* [EXERCISE]: From the entries that follow, reproduce exactly and only the lines from the line with "body = eased_outside()" to the line with "shown = obj.evaluated_get(depsgraph)", endpoints included.

* [DATA PROVIDED]:
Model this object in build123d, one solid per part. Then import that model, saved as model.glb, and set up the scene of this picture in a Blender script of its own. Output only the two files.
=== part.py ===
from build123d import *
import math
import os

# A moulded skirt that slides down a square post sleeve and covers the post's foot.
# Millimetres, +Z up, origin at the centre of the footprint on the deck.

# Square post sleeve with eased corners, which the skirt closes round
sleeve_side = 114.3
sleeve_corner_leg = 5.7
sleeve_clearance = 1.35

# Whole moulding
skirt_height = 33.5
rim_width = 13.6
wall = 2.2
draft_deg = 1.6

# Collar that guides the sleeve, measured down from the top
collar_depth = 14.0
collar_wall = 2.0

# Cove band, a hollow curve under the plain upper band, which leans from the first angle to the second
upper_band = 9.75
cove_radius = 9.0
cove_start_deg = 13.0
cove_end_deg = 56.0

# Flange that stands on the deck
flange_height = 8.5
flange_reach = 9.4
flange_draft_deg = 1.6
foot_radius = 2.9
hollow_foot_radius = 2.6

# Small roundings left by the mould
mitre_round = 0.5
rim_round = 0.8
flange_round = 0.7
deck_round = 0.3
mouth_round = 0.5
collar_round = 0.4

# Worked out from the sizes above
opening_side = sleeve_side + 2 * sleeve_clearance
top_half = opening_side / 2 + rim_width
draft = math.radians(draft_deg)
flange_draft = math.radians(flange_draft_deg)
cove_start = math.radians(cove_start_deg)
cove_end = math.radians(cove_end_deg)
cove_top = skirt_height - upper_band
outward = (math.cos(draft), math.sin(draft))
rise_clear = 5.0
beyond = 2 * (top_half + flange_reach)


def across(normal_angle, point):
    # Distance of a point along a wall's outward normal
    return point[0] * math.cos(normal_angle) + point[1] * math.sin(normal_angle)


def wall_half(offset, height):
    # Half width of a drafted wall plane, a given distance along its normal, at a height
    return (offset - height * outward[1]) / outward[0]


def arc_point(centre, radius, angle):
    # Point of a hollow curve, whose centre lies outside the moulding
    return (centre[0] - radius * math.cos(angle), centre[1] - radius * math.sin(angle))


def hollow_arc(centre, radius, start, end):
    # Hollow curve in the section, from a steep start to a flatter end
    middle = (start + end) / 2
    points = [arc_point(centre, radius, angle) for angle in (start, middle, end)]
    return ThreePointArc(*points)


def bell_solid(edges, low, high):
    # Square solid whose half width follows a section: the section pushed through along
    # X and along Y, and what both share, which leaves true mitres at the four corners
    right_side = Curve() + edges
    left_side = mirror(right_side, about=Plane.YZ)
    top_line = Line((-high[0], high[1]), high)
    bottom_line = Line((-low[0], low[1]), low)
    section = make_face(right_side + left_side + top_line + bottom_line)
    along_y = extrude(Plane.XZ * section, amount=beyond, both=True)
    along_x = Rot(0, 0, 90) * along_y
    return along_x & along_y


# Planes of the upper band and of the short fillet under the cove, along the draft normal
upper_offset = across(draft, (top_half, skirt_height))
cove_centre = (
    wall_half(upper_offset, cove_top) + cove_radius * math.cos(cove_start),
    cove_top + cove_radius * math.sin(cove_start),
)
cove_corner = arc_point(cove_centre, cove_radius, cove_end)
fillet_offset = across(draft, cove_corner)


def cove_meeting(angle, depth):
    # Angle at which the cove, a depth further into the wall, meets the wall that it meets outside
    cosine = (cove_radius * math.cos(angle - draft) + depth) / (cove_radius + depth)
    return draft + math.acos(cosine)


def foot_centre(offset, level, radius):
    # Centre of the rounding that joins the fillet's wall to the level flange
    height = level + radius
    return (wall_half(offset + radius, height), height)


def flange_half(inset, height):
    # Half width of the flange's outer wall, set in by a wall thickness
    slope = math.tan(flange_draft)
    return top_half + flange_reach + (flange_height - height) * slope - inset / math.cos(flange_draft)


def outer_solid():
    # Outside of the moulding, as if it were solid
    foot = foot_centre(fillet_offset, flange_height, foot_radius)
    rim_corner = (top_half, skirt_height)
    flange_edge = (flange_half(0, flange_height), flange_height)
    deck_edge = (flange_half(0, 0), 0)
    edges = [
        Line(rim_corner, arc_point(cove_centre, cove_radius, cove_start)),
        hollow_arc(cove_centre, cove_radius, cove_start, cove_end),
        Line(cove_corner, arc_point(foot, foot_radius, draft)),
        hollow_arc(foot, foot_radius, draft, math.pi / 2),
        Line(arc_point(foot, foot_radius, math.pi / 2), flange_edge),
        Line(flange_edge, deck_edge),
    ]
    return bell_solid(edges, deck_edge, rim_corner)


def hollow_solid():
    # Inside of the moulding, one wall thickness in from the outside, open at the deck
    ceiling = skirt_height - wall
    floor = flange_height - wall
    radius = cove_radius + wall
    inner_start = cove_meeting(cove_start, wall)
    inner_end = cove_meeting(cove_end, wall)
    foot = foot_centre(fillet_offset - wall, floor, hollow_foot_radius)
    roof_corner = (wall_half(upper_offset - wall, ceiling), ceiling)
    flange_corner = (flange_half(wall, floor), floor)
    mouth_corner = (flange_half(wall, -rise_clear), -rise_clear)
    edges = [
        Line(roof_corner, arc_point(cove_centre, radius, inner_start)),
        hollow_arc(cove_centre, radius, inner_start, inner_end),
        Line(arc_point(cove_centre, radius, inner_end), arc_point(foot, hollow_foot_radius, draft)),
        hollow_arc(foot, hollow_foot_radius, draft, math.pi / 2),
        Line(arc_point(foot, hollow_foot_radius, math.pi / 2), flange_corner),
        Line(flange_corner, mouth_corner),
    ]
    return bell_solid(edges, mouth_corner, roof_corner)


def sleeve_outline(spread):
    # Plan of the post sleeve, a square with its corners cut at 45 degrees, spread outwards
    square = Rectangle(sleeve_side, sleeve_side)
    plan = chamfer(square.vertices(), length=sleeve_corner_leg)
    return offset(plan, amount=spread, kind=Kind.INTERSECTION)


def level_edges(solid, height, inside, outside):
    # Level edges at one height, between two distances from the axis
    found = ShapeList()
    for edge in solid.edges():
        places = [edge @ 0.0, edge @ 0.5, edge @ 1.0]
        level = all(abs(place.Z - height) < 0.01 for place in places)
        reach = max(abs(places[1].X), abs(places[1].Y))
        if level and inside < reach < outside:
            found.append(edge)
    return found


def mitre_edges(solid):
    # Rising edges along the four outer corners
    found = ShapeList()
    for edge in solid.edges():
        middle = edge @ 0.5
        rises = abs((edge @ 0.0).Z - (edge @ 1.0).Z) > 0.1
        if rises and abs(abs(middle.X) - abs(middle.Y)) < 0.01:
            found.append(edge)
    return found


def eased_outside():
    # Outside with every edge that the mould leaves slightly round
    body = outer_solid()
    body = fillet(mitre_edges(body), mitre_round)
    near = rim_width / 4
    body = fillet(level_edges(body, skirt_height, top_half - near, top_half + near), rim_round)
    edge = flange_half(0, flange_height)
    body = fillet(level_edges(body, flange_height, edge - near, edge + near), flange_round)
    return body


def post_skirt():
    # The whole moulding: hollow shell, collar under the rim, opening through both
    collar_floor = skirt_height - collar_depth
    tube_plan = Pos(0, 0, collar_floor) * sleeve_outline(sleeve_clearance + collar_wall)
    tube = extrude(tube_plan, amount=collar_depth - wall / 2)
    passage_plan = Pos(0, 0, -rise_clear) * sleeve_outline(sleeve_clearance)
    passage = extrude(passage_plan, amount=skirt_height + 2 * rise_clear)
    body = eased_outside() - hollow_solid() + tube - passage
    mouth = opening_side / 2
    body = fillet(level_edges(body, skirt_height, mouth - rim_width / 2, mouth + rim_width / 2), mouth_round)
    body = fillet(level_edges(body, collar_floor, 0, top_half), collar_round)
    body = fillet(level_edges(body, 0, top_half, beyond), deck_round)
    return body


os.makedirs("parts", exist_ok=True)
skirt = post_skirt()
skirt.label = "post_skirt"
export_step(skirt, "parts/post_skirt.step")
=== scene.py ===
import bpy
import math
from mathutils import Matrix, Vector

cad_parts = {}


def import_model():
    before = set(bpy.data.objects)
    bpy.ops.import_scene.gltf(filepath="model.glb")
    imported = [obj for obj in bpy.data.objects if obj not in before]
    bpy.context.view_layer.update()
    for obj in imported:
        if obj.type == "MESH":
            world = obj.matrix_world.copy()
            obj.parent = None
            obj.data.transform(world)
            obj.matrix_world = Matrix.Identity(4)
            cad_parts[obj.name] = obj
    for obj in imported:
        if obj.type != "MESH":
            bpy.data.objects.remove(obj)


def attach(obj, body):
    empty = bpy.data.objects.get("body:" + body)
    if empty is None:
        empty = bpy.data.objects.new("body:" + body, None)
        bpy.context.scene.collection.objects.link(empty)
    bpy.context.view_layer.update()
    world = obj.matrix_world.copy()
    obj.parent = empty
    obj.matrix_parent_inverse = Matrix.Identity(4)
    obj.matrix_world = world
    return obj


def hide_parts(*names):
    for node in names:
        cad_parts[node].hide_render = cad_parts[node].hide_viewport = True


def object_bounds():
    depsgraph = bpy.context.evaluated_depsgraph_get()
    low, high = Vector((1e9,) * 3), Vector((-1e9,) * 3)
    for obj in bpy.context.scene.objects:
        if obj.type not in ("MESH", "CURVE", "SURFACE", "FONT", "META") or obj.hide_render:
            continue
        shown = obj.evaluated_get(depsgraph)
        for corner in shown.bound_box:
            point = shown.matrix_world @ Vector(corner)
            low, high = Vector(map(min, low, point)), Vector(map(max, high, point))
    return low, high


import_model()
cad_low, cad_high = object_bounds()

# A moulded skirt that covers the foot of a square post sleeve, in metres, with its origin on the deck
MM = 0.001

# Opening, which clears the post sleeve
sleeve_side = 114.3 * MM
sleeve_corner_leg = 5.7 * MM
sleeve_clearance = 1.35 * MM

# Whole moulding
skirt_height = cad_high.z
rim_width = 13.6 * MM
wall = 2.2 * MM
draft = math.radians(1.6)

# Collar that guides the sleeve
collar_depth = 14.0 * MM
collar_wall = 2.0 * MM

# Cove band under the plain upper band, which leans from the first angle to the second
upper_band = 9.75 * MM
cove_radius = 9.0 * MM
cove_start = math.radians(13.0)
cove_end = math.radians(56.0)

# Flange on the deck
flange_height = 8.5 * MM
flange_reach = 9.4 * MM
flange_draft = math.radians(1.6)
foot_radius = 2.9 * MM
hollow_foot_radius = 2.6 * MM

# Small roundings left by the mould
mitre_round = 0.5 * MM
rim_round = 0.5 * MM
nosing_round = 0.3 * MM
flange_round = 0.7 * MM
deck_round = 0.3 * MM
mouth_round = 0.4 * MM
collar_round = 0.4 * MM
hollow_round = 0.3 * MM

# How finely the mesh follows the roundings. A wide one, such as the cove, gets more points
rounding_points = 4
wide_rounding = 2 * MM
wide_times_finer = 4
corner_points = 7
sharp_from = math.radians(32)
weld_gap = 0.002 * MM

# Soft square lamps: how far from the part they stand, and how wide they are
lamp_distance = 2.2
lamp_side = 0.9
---
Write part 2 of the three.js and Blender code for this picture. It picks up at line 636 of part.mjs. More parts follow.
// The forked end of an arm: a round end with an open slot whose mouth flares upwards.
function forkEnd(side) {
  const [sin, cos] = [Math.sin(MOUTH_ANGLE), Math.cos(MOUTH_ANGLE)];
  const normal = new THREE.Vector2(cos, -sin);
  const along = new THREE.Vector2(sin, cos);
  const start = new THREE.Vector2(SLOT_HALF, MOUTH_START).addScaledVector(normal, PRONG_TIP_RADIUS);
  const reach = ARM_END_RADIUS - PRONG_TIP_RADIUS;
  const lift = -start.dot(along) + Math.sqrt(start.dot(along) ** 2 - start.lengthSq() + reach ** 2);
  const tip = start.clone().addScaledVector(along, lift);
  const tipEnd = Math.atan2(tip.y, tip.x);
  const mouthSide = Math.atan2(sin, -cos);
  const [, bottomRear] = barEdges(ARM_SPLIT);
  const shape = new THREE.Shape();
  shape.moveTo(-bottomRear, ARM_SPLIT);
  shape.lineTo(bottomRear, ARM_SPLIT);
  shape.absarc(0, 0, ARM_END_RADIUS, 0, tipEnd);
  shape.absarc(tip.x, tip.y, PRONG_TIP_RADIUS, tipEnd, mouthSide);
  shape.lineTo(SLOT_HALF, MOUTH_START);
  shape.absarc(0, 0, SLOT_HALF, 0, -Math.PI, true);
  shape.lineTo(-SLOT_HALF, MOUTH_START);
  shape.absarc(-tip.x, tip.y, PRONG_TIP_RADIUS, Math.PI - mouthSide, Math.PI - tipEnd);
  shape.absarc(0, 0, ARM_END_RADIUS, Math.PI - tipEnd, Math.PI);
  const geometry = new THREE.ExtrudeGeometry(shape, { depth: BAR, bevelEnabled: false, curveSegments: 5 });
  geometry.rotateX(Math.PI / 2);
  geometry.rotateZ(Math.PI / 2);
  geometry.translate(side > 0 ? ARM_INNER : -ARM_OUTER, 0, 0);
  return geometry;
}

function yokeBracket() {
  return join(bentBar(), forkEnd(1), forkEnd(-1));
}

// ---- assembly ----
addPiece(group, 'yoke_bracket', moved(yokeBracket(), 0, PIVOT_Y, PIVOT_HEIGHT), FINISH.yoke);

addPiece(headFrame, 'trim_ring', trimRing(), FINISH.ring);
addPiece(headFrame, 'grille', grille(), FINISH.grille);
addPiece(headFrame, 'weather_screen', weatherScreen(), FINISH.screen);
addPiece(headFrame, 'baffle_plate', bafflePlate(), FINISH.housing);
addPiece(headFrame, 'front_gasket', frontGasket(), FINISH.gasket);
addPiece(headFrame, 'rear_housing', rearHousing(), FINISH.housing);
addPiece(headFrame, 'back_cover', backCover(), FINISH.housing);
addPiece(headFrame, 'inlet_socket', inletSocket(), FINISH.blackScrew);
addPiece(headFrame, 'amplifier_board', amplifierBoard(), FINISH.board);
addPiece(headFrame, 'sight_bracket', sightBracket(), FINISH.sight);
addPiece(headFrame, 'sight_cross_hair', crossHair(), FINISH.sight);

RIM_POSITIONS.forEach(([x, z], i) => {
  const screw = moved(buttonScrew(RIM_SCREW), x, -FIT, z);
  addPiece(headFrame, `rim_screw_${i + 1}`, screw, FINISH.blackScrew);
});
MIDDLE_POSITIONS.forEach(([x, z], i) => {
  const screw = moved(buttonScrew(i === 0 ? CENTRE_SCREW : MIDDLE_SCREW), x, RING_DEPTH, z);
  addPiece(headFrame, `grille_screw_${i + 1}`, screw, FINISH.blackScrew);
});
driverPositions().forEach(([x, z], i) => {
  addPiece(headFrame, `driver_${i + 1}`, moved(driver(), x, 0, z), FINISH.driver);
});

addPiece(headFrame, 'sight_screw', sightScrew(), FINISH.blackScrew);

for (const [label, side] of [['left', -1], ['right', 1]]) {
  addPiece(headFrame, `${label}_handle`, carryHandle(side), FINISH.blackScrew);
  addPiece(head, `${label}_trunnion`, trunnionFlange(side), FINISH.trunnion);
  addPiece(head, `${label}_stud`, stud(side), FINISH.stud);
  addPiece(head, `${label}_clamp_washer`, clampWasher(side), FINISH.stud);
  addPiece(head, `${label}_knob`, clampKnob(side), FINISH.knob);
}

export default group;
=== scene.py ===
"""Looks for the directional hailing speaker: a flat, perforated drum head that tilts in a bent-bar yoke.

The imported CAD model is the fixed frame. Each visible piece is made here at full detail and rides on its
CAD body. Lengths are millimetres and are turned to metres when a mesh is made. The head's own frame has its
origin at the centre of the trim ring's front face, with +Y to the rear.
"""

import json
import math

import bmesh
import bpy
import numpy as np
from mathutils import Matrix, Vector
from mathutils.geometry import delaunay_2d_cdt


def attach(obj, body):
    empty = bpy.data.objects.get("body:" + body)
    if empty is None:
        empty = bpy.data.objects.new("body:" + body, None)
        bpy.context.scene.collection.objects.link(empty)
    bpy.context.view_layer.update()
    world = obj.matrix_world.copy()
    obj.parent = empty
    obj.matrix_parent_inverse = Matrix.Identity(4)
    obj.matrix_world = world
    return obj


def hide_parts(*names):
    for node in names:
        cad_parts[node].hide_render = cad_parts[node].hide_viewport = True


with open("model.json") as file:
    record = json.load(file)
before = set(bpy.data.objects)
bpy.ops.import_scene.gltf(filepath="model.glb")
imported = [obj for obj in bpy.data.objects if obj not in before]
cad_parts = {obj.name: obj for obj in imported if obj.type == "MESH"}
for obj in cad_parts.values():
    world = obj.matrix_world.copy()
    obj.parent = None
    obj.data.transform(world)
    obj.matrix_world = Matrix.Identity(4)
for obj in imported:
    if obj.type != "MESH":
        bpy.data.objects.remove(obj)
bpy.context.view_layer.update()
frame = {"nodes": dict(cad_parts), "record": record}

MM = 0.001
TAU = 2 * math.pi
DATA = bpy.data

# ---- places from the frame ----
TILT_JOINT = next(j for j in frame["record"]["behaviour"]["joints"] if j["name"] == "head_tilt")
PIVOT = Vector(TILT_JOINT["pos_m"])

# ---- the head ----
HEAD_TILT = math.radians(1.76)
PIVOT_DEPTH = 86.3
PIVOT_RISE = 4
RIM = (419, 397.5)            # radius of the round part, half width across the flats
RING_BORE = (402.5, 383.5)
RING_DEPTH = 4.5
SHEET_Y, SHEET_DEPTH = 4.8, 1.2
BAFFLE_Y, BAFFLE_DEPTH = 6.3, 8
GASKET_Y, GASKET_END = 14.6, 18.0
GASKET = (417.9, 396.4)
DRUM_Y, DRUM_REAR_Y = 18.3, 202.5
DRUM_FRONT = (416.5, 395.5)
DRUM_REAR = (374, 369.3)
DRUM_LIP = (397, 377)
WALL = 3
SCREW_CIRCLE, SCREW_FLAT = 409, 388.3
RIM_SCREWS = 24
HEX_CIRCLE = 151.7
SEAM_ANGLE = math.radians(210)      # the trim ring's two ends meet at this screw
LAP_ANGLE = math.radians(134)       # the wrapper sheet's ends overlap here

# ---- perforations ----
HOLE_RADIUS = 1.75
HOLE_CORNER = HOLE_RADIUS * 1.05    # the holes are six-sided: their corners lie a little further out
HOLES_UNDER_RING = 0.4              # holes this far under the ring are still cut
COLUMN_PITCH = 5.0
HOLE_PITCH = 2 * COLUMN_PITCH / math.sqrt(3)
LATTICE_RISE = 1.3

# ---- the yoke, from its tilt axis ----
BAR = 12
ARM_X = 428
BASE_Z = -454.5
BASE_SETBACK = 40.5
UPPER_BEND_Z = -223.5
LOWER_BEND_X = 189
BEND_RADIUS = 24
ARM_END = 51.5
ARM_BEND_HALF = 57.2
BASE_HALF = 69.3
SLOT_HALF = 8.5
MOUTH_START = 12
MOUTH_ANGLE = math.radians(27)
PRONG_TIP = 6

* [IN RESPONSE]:
    body = eased_outside() - hollow_solid() + tube - passage
    mouth = opening_side / 2
    body = fillet(level_edges(body, skirt_height, mouth - rim_width / 2, mouth + rim_width / 2), mouth_round)
    body = fillet(level_edges(body, collar_floor, 0, top_half), collar_round)
    body = fillet(level_edges(body, 0, top_half, beyond), deck_round)
    return body


os.makedirs("parts", exist_ok=True)
skirt = post_skirt()
skirt.label = "post_skirt"
export_step(skirt, "parts/post_skirt.step")
=== scene.py ===
import bpy
import math
from mathutils import Matrix, Vector

cad_parts = {}


def import_model():
    before = set(bpy.data.objects)
    bpy.ops.import_scene.gltf(filepath="model.glb")
    imported = [obj for obj in bpy.data.objects if obj not in before]
    bpy.context.view_layer.update()
    for obj in imported:
        if obj.type == "MESH":
            world = obj.matrix_world.copy()
            obj.parent = None
            obj.data.transform(world)
            obj.matrix_world = Matrix.Identity(4)
            cad_parts[obj.name] = obj
    for obj in imported:
        if obj.type != "MESH":
            bpy.data.objects.remove(obj)


def attach(obj, body):
    empty = bpy.data.objects.get("body:" + body)
    if empty is None:
        empty = bpy.data.objects.new("body:" + body, None)
        bpy.context.scene.collection.objects.link(empty)
    bpy.context.view_layer.update()
    world = obj.matrix_world.copy()
    obj.parent = empty
    obj.matrix_parent_inverse = Matrix.Identity(4)
    obj.matrix_world = world
    return obj


def hide_parts(*names):
    for node in names:
        cad_parts[node].hide_render = cad_parts[node].hide_viewport = True


def object_bounds():
    depsgraph = bpy.context.evaluated_depsgraph_get()
    low, high = Vector((1e9,) * 3), Vector((-1e9,) * 3)
    for obj in bpy.context.scene.objects:
        if obj.type not in ("MESH", "CURVE", "SURFACE", "FONT", "META") or obj.hide_render:
            continue
        shown = obj.evaluated_get(depsgraph)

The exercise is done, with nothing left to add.